Just this attitude exactly, and no other, it seems to the writer, God takes toward men in his revelation in Christ. Christ is God's own showing forth of himself. "God was in Christ reconciling the world unto himself."[87] "Propitiation," Beysclag truly says, "is blotting out, making amends for sin in God's eyes. Now what can cover the sin of the world in God's eyes? Only a personality and a deed which contain the power of actually delivering the world from its sin."[88]

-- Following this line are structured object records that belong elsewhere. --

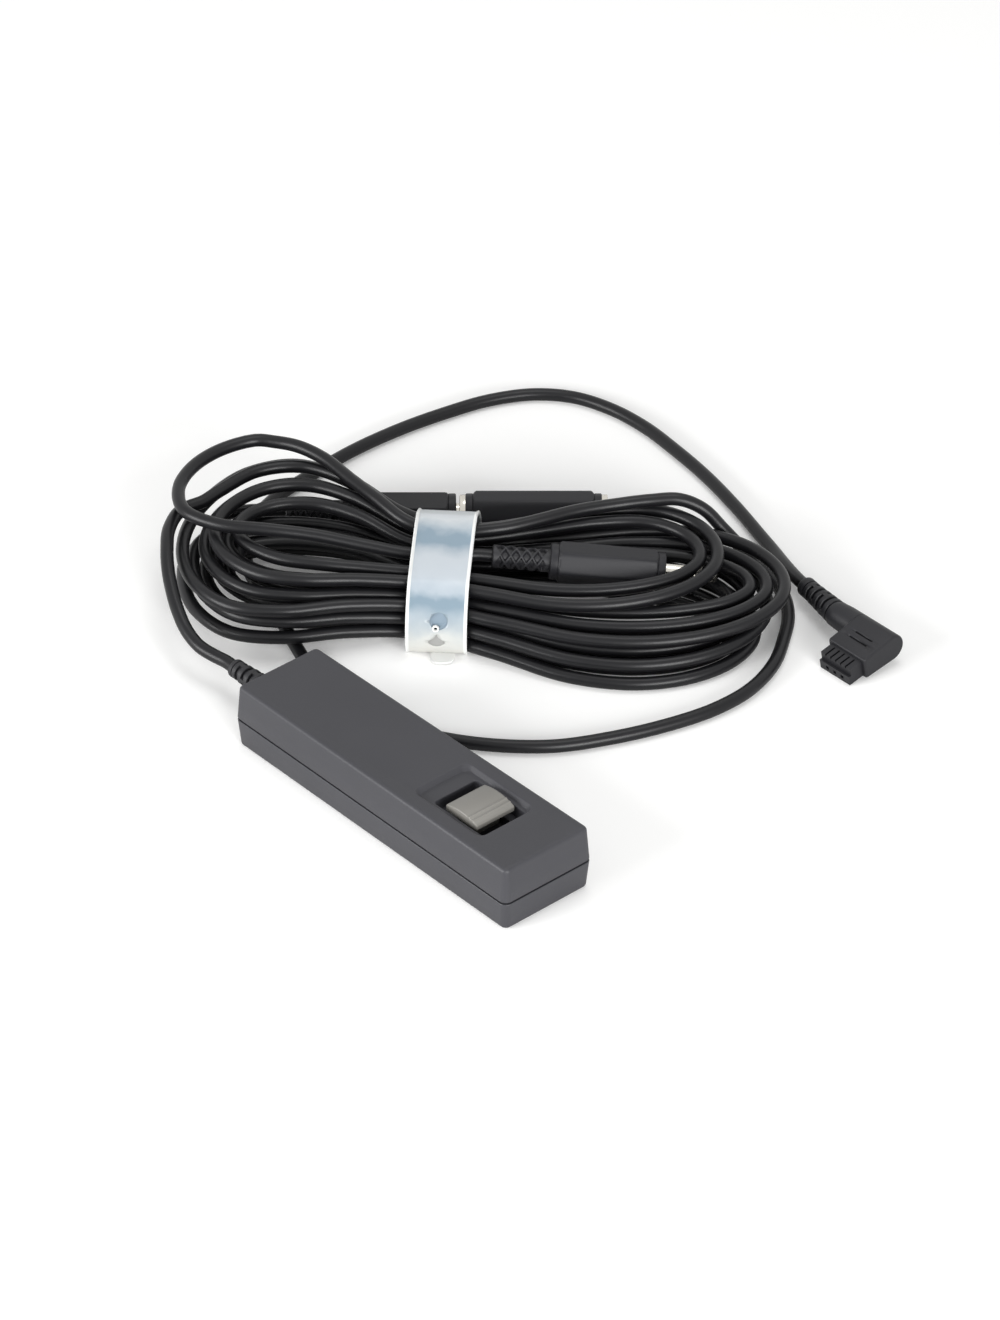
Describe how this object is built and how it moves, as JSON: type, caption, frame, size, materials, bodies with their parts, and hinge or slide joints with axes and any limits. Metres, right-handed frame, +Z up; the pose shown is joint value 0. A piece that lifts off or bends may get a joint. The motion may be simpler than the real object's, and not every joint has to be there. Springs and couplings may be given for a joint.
{
  "type": "cable shutter release",
  "caption": "Wired remote shutter release: slim handset with a pressing and locking button, long cord in a strapped hank, in-line coupler and side-entry camera plug.",
  "frame": {"origin": "middle of the underside of the handset", "axes": "+X from the cord end of the handset to its free end, +Z up, +Y across the handset towards the hank"},
  "size_m": [0.1797, 0.171, 0.0239],
  "materials": {
    "shell_plastic": "fine moulded texture, satin",
    "button_plastic": "smooth satin",
    "plug_plastic": "fine moulded texture, satin",
    "relief_rubber": "moulded, satin",
    "cord_sheath": "smooth extruded sheath, satin",
    "strap_plastic": "milky, translucent",
    "nickel": "bright nickel plate",
    "bronze": "rolled strip",
    "insulator": "laminated board",
    "wire_sheath": "thin coloured sheath"
  },
  "bodies": {
    "root": {"upper_shell": "shell_plastic", "lower_shell": "shell_plastic", "shell_screws": "nickel", "handset_relief": "relief_rubber", "common_leaf": "bronze", "half_leaf": "bronze", "full_leaf": "bronze", "contact_block": "insulator", "contact_insulators": "insulator", "contact_rivets": "nickel", "inner_wires": "wire_sheath", "sheath_end": "cord_sheath", "handset_lead": "cord_sheath", "cord_hank": "cord_sheath", "plug_lead": "cord_sheath", "camera_lead": "cord_sheath", "hank_strap": "strap_plastic", "seated_plug_relief": "relief_rubber", "seated_plug_body": "plug_plastic", "seated_plug_sleeve": "nickel", "seated_plug_insulators": "plug_plastic", "seated_plug_ring": "nickel", "seated_plug_tip": "nickel", "coupler_body": "plug_plastic", "coupler_flanges": "nickel", "coupler_clips": "bronze", "free_plug_relief": "relief_rubber", "free_plug_body": "plug_plastic", "free_plug_sleeve": "nickel", "free_plug_insulators": "plug_plastic", "free_plug_ring": "nickel", "free_plug_tip": "nickel", "camera_plug_body": "plug_plastic", "camera_plug_nose": "plug_plastic", "camera_plug_contacts": "bronze"},
    "slider": {"lock_slider": "plug_plastic"},
    "button": {"release_button": "button_plastic"}
  },
  "joints": [
    {"name": "lock_slide", "type": "slide", "parent": "root", "child": "slider", "axis": [1, 0, 0], "range_m": [0, 0.003]},
    {"name": "button_press", "type": "slide", "parent": "slider", "child": "button", "axis": [0, 0, -1], "range_m": [0, 0.0018], "stiffness_N_per_m": 600, "springref_m": -0.0004, "deforming": ["common_leaf", "half_leaf"]}
  ]
}
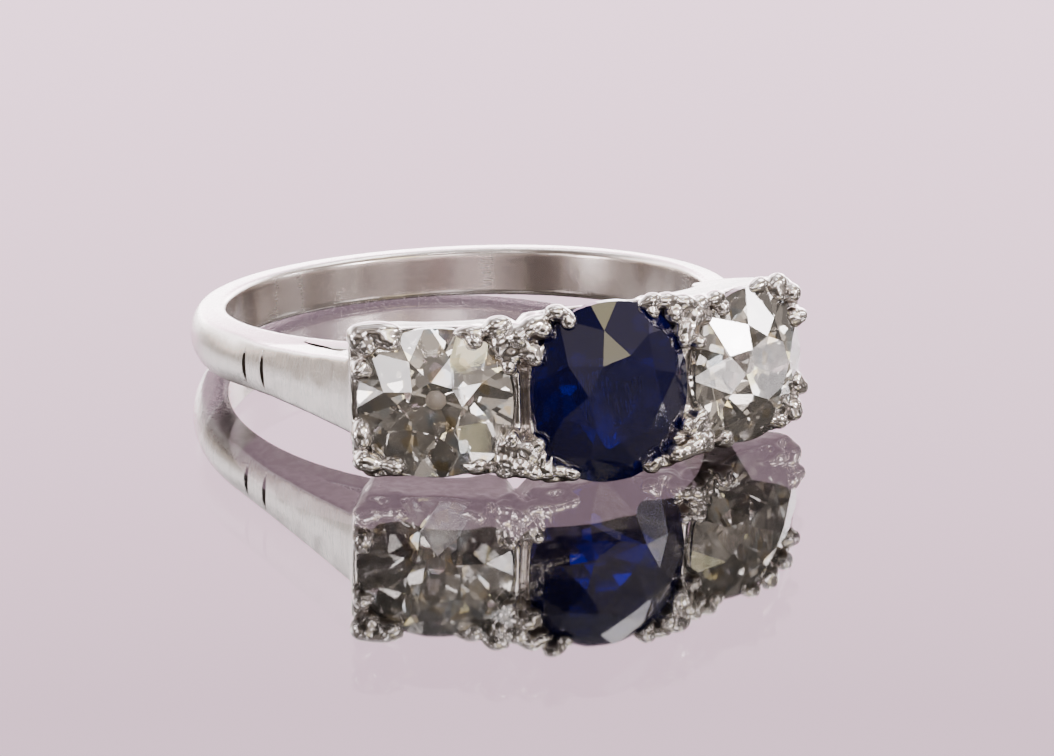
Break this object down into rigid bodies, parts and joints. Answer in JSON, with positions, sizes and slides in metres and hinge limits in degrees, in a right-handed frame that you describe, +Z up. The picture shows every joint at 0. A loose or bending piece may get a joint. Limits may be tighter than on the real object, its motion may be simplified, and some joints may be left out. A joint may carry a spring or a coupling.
{
  "type": "sapphire and diamond ring",
  "caption": "Finger ring lying on its side: an oval sapphire between old-cut diamonds in claw settings, on a tapering band with flared, cut shoulders.",
  "frame": {"origin": "on the surface that the ring lies on, under the middle of its bounding box", "axes": "+Z up from the surface, -Y towards the stones, +X to the viewer's right when facing the stones"},
  "size_m": [0.0196, 0.0238, 0.006],
  "materials": {
    "white_gold": "satin band, bright claws",
    "sapphire": "faceted, polished",
    "diamond": "faceted, polished"
  },
  "bodies": {
    "root": {"shank_and_setting": "white_gold", "sapphire": "sapphire", "diamond_left": "diamond", "diamond_right": "diamond"}
  },
  "joints": []
}
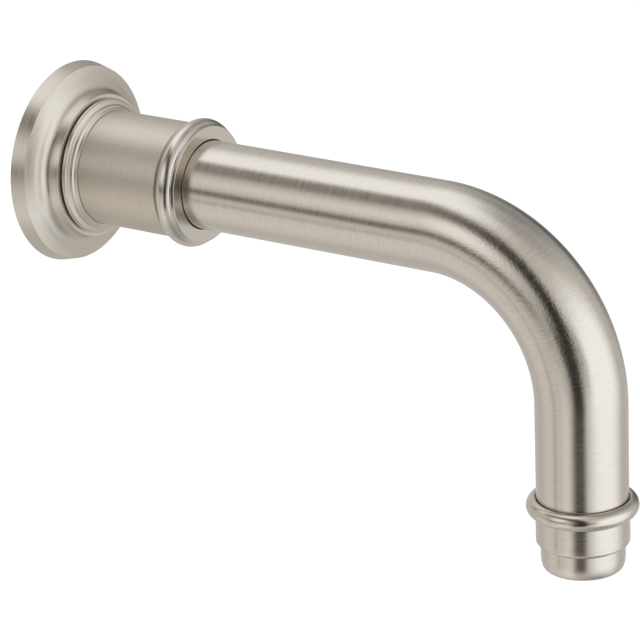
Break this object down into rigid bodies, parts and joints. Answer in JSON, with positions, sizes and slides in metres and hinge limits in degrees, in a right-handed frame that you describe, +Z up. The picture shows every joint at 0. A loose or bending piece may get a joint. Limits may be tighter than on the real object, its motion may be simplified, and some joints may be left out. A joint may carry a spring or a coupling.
{
  "type": "wall mounted bath spout",
  "caption": "Wall-mounted bath spout: a straight tube that bends down to a screw-in aerator nozzle, carried by a ringed sleeve behind a round stepped wall flange.",
  "frame": {"origin": "centre of the flange's back, on the wall plane and on the axis of the sleeve and the tube's straight run; the inlet socket opens here", "axes": "+Y into the wall, out of the inlet socket, so the spout runs along -Y; +Z up, with the outlet facing -Z; +X to the right when looking at the wall"},
  "size_m": [0.07, 0.2213, 0.1439],
  "materials": {
    "nickel": "brushed nickel plate over brass, grain running round each piece",
    "brass": "machined brass",
    "rubber": "moulded rubber",
    "foam": "closed-cell foam",
    "acetal": "moulded acetal",
    "steel": "stainless steel"
  },
  "bodies": {
    "wall_side": {"wall_connector": "brass", "inlet_washer": "rubber", "connector_o_ring_rear": "rubber", "connector_o_ring_front": "rubber"},
    "spout": {"mounting_body": "brass", "sleeve": "nickel", "front_ring": "nickel", "retaining_clip": "steel", "tube_guide_bush": "acetal", "spout_tube": "nickel", "body_o_ring": "rubber", "collar_o_ring": "rubber", "outlet_bead": "nickel", "outlet_collar": "nickel"},
    "flange": {"wall_flange": "nickel", "base_ring": "nickel", "flange_o_ring": "rubber", "flange_gasket": "foam"},
    "screw_pad": {"clamp_pad": "brass"},
    "screw": {"set_screw": "steel"},
    "aerator": {"aerator_washer": "rubber", "inlet_screen": "steel", "flow_regulator": "acetal", "aerator_cage": "acetal", "stream_former": "acetal"},
    "nozzle": {"nozzle_shell": "nickel"}
  },
  "joints": [
    {"name": "spout_turn", "type": "hinge", "parent": "wall_side", "child": "spout", "pos_m": [0, 0, 0], "axis": [0, 1, 0], "continuous": true},
    {"name": "flange_slide", "type": "slide", "parent": "spout", "child": "flange", "axis": [0, -1, 0], "range_m": [0, 0.03]},
    {"name": "screw_advance", "type": "slide", "parent": "spout", "child": "screw_pad", "axis": [0, 0, -1], "range_m": [0, 0.0024]},
    {"name": "screw_turn", "type": "hinge", "parent": "screw_pad", "child": "screw", "pos_m": [0, -0.024, -0.0157], "axis": [0, 0, -1], "range_deg": [0, 1081]},
    {"name": "nozzle_travel", "type": "slide", "parent": "spout", "child": "aerator", "axis": [0, 0, -1], "range_m": [0, 0.005]},
    {"name": "nozzle_turn", "type": "hinge", "parent": "aerator", "child": "nozzle", "pos_m": [0, -0.2028, -0.1], "axis": [0, 0, -1], "range_deg": [0, 1801]}
  ],
  "couplings": [
    {"joint": "screw_turn", "follows": "screw_advance", "rad_per_m": 7854},
    {"joint": "nozzle_turn", "follows": "nozzle_travel", "rad_per_m": 6283.2}
  ]
}
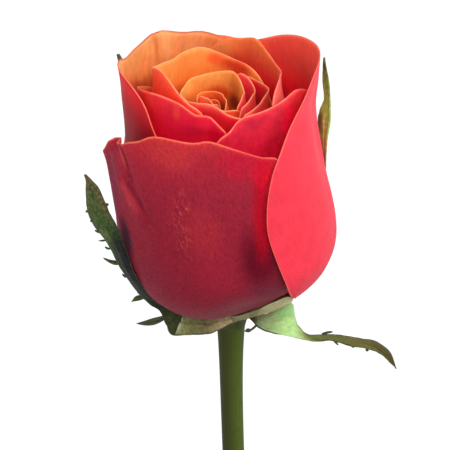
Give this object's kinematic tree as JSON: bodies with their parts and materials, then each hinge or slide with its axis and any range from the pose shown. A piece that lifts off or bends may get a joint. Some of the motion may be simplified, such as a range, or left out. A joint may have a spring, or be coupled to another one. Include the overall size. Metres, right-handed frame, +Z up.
{
  "type": "cut rose",
  "caption": "Half-open rose bloom of overlapping petals with leafy sepals and a straight prickly stem, cut at a slant and lying on its side.",
  "frame": {"origin": "the small pressed spot on the lowest outer petal, where the lying flower's bloom rests, at the surface's height", "axes": "+Y along the flower from the cut end to the bloom's mouth, +Z up from the surface, +X to the right as seen from the cut end"},
  "size_m": [0.0715, 0.2377, 0.054],
  "materials": {
    "petals": "soft petal skin with fine veins, satin outside and velvety inside",
    "sepals": "matte green leaf, paler and woolly on the inside",
    "stem_skin": "smooth waxy green bark with fine lengthwise grain"
  },
  "bodies": {
    "root": {"bloom": "petals", "calyx": "sepals", "stem": "stem_skin"}
  },
  "joints": []
}
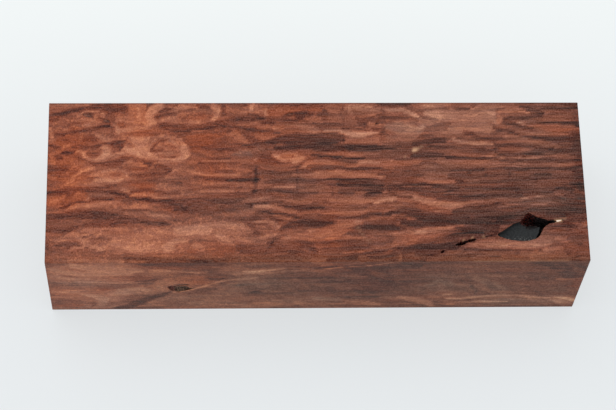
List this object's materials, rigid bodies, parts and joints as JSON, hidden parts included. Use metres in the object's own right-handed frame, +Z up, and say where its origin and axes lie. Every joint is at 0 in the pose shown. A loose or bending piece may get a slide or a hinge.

We have seen, it may be hoped, just how God's self-revealing in Christ does have this actual power, and becomes, thus, a true propitiation in the highest moral sense, in the only sense in which God can wish a propitiation, and in the only sense in which we can ever need a propitiation. Our final hope for that true salvation, which is the sharing of the life of God and the involved likeness of character with God, is in God's own long-suffering, redeeming activity. Only as that may be remembered, in connection with our surrender to it, may we hope to stand approved before the judgment of God. We are not judged alone before the judgment of God. In a very real sense the judge himself stands with us. Not what God is able to believe about this man thought of as standing alone, but what he may believe about this man standing in a living, surrendering association with himself, is the ground of judgment. We may not separate here the work of God and the work of Christ, as the New Testament does not separate them. In constant reliance upon the constant redeeming activity of the Father here and hereafter, we children go hopefully on our way.